#### Work to do
Exactly the lines from the one that contains "2.5, 300, 530));" to the one that contains "record = json.load(file)", both lines included, should be copied, and no others.

#### Material to process
────

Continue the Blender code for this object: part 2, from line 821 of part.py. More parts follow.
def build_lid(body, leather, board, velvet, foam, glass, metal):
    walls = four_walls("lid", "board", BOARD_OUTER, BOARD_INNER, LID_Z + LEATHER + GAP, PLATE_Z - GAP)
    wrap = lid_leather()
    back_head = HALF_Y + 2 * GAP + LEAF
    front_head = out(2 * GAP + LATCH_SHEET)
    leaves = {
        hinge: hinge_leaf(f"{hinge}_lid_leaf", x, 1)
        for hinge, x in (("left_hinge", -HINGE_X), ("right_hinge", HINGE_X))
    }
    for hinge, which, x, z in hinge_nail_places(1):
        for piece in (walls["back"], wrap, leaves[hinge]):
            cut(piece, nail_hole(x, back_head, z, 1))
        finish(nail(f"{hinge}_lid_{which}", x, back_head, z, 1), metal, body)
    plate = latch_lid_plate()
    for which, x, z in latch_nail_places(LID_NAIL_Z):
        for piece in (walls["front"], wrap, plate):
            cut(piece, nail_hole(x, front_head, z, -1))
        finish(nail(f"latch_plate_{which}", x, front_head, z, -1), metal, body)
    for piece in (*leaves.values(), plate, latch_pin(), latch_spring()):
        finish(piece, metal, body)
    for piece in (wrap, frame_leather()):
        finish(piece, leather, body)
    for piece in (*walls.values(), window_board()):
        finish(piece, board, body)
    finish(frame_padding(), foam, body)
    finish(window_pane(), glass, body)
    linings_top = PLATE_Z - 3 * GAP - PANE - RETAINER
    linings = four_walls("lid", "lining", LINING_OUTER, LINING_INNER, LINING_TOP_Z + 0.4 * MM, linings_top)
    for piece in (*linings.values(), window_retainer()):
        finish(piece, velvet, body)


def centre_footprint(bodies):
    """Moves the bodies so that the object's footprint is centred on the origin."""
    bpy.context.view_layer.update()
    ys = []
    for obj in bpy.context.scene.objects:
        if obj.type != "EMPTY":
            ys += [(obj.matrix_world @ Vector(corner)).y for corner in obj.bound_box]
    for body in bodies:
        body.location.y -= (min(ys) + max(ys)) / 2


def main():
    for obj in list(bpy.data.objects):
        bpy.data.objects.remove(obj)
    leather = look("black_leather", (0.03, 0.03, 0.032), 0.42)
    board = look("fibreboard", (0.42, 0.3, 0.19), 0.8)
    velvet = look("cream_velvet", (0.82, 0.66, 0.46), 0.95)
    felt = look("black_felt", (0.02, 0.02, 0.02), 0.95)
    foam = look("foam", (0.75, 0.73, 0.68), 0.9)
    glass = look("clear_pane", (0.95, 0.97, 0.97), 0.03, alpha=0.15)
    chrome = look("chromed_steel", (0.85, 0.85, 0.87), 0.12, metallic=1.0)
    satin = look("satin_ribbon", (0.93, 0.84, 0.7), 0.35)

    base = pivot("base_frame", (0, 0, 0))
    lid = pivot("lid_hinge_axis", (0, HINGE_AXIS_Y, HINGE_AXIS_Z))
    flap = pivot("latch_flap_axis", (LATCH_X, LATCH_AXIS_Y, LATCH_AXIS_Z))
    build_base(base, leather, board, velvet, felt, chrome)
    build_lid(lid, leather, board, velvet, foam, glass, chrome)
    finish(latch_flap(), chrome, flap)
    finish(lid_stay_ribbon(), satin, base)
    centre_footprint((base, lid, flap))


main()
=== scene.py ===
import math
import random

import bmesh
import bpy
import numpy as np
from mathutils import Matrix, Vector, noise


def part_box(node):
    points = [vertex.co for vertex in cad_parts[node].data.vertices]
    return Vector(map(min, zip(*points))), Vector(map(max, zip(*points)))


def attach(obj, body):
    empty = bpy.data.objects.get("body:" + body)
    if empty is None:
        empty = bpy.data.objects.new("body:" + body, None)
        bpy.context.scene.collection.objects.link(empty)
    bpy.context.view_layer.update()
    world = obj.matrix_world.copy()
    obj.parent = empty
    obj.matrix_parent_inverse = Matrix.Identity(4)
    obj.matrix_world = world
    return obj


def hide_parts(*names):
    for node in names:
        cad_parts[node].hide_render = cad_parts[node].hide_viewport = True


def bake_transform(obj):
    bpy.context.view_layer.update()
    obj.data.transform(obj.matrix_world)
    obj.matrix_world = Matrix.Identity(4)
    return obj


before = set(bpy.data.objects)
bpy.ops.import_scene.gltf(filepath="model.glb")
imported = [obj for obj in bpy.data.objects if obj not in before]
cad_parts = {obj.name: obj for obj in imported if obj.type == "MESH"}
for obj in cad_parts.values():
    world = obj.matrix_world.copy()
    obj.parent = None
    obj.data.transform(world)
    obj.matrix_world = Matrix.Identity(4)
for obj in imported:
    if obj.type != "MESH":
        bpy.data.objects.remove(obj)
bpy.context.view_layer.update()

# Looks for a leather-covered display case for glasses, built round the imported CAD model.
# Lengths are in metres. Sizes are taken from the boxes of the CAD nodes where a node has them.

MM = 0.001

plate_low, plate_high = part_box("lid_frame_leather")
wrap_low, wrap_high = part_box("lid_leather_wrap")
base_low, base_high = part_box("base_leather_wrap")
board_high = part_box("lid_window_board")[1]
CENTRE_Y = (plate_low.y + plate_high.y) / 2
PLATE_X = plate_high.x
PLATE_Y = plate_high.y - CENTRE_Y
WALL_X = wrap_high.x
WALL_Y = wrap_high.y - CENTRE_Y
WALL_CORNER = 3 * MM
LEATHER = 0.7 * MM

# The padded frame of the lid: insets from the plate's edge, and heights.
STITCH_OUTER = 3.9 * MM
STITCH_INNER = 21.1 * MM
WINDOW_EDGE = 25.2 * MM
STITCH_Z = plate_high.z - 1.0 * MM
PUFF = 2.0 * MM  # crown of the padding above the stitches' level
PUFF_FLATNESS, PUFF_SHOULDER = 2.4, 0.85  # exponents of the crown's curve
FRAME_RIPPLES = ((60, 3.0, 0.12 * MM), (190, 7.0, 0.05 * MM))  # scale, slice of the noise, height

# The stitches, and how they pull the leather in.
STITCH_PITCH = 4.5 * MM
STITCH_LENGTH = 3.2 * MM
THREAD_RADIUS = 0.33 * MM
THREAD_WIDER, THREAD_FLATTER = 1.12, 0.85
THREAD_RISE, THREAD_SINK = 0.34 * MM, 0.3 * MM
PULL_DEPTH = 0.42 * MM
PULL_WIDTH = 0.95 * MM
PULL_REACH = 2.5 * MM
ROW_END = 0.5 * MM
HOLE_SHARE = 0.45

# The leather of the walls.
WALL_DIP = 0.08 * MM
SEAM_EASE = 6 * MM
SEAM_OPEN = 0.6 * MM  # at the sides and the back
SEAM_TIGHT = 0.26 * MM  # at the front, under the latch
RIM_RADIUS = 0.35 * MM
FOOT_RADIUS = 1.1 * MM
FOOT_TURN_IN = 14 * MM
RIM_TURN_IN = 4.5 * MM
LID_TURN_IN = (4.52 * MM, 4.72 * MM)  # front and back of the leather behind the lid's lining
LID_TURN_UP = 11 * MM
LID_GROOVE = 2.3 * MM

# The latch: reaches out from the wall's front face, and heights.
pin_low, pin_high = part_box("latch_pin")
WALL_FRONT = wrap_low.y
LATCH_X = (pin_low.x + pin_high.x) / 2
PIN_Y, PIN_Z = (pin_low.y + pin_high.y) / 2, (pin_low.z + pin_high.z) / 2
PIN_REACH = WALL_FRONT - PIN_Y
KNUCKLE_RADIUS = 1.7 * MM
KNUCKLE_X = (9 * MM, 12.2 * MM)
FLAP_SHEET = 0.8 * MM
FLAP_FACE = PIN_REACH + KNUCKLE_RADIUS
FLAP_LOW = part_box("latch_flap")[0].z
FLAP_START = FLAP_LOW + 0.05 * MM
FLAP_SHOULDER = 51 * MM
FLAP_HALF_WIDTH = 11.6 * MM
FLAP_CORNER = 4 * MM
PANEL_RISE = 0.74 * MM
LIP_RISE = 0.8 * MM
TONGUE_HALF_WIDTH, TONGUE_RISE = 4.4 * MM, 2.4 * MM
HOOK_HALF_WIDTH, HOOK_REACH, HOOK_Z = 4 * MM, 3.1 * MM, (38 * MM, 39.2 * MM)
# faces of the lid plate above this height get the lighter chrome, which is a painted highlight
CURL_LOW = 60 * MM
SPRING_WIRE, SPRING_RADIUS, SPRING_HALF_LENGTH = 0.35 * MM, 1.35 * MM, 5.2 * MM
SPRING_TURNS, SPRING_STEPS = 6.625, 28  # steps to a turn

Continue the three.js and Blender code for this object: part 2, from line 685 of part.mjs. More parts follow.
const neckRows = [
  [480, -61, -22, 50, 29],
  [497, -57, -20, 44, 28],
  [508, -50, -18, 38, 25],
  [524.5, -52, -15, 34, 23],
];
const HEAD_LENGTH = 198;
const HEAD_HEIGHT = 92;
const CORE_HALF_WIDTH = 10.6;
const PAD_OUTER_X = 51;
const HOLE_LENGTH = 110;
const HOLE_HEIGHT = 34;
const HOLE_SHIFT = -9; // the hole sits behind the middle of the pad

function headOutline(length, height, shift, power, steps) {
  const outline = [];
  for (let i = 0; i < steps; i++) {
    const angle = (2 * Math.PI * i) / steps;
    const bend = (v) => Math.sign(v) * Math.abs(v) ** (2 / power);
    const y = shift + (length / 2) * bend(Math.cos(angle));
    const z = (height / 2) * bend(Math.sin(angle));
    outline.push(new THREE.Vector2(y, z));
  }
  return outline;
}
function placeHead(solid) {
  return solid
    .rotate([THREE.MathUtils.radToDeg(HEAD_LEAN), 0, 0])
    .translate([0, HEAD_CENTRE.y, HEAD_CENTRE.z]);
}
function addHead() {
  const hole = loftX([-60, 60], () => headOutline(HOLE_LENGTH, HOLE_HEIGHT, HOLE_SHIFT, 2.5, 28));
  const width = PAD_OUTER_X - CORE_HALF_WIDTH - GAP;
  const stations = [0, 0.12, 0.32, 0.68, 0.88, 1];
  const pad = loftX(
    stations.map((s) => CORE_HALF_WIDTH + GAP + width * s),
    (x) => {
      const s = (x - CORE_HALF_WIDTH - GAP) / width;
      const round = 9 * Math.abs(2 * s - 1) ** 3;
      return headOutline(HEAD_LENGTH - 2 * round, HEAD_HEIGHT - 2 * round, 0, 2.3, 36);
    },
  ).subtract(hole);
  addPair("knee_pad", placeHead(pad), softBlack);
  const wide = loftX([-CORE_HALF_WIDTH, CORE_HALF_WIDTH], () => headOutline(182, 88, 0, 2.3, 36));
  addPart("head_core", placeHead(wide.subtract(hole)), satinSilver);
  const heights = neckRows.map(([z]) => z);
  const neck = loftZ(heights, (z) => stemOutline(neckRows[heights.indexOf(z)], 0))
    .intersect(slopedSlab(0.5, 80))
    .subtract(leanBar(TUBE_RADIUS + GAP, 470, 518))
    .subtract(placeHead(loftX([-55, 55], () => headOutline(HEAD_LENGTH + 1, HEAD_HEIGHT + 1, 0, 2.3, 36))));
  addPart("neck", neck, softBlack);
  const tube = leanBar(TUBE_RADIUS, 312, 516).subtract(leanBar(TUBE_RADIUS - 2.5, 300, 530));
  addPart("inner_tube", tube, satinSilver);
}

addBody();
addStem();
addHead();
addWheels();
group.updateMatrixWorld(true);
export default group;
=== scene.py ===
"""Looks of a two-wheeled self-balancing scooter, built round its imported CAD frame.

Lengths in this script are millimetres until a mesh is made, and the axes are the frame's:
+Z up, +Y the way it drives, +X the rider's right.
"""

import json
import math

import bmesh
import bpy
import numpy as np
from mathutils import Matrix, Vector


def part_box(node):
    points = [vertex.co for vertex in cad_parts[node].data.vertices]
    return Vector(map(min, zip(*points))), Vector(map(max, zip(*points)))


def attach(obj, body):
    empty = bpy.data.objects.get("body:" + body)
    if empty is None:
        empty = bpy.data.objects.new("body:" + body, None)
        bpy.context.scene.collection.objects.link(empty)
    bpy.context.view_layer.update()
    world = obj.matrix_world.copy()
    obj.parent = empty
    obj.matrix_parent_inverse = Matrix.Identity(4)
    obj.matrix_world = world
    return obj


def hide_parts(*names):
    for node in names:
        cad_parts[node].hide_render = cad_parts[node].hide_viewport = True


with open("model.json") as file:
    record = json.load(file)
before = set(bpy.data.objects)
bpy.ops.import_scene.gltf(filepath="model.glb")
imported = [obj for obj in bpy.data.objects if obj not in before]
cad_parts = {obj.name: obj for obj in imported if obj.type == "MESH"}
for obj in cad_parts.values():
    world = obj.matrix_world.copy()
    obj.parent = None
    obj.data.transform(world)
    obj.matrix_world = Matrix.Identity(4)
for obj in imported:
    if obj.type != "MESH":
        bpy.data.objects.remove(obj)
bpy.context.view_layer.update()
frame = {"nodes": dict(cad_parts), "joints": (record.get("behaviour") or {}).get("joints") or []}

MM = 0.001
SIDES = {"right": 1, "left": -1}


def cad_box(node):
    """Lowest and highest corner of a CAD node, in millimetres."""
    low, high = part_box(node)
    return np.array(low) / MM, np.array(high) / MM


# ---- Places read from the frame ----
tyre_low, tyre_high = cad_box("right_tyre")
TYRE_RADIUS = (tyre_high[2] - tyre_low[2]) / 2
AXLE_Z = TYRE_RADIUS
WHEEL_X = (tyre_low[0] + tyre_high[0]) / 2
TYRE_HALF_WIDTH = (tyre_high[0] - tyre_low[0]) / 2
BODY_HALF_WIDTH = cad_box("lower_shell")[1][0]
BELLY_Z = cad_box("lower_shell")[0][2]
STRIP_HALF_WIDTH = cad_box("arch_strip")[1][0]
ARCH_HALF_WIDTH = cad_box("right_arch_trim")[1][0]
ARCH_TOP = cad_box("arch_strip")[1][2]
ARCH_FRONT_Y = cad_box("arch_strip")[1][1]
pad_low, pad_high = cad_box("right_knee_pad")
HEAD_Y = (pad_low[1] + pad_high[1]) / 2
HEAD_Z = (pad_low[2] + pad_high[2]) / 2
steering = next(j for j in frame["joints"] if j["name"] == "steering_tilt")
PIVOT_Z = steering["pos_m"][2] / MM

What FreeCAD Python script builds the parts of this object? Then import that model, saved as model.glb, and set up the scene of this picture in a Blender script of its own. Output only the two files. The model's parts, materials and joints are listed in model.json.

────

#### Exercise answer
  const tube = leanBar(TUBE_RADIUS, 312, 516).subtract(leanBar(TUBE_RADIUS - 2.5, 300, 530));
  addPart("inner_tube", tube, satinSilver);
}

addBody();
addStem();
addHead();
addWheels();
group.updateMatrixWorld(true);
export default group;
=== scene.py ===
"""Looks of a two-wheeled self-balancing scooter, built round its imported CAD frame.

Lengths in this script are millimetres until a mesh is made, and the axes are the frame's:
+Z up, +Y the way it drives, +X the rider's right.
"""

import json
import math

import bmesh
import bpy
import numpy as np
from mathutils import Matrix, Vector


def part_box(node):
    points = [vertex.co for vertex in cad_parts[node].data.vertices]
    return Vector(map(min, zip(*points))), Vector(map(max, zip(*points)))


def attach(obj, body):
    empty = bpy.data.objects.get("body:" + body)
    if empty is None:
        empty = bpy.data.objects.new("body:" + body, None)
        bpy.context.scene.collection.objects.link(empty)
    bpy.context.view_layer.update()
    world = obj.matrix_world.copy()
    obj.parent = empty
    obj.matrix_parent_inverse = Matrix.Identity(4)
    obj.matrix_world = world
    return obj


def hide_parts(*names):
    for node in names:
        cad_parts[node].hide_render = cad_parts[node].hide_viewport = True


with open("model.json") as file:
    record = json.load(file)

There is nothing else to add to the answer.